Archive for February, 2008

If I Know, Am I Responsible?

This is a question that lodged itself into my conscious thought some months ago and it just won’t go away.In this information saturated ‘global village’, as is the politically correct term at this time, there is much that we are able to learn about many things. It is not too difficult to be ‘aware’ and even less so to have an opinion. But what increasingly is concerning to me, is that when does one begin crossing the very defined line between ‘being aware’ and ‘informed,’ and actually start to act in some way that reflects a personal decision to become involved? And if one ‘gets involved’, a phrase that has long joined the tired ranks of cliche, then why? Motivation, I am slowly learning, continues to reside at the core of all that one ends up doing, or not doing.

Why become involved in a cause or a mission or anything remotely satisfying or noble? To get out of mundaneness (whatever that may mean to us); to feel deeply that we have actually achieved ‘something’; to add some legitimate excitement and value to our days; to even vindicate a deeply held belief or idea that is worthy enough to sacrifice for.

For many months now the word ‘refugee’ has dominated much of my conversation, thought and even songwriting. What started out as an interest and desire to learn more about what it means to be a refugee, has now become….what HAS it become? I am now asking myself this question because it very much ties in with the title of this post, ‘If I know, am I responsible?’ Without any conscious realization of where this ‘learning more’ was taking me, without any road map or signs to warn me where my heart was heading, the desire to know increased…..and THEN…… I was privileged to meet and spend three amazing hours with the leader of the Free Burma Rangers when I was in Thailand last year. I met his Karen medic and saw the bullet holes in his body, fired from Burma military guns. I heard stories about the one million internally displaced people (IDPs) hiding in the Burma jungle. Stories of villages destroyed by fire; fathers and grandfathers and brothers shot or tortured by the Burmese soldiers; children abducted and made to be porters and human minesweepers for the Burma army; young girls forced to join the army to service the junta’s soldiers as wives or concubines; schools and churches destroyed and rice barns burnt to the ground. In three incredible hours I gained much information, and from a man I had never dared to even hope to meet. But what does one then do with all this knowledge and awareness? I began to meet refugees from across Africa, and began talking with them, and having lunch with them…..and then one day I sat at the piano and the words and music to Do You wove themselves together.

At that time in April last year, I remember thinking that this song might be useful here at Crossroads, especially as we have a powerful simulation called Refugee Run, which allows people to experience something of what it would be to ‘have no face’ and ‘have no voice’.

No one could have imagined the journey this song has been on ever since, and the fact that it has led to the recording of a new album, which we  plan to be ready by the end of May.

I also could not have imagined that I would be privileged to make two trips to meet the Kachin refugees in Malaysia and see, hear and experience myself what it is to be a refugee in a country where you are not welcome.
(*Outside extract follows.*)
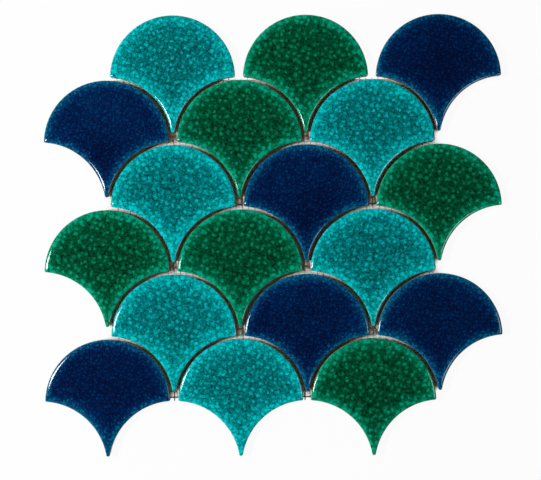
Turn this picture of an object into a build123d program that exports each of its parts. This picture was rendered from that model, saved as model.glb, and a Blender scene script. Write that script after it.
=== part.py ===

The transition from awareness to desiring to be involved has been a slow one, and began with the inevitable news reports and statistics. These are necessary, but for me it only became ‘real’ when I began meeting the people -both those who are dedicating their lives to humanitarian relief and the battle for justice, and those who ARE on the run, dispossessed, living daily in fear, with no rights or access to even the most basic of services.

The knowing is no longer just in my head. My life is being changed by these people, especially the Kachin in Malaysia.

And I want to tell their stories…and I want to go back!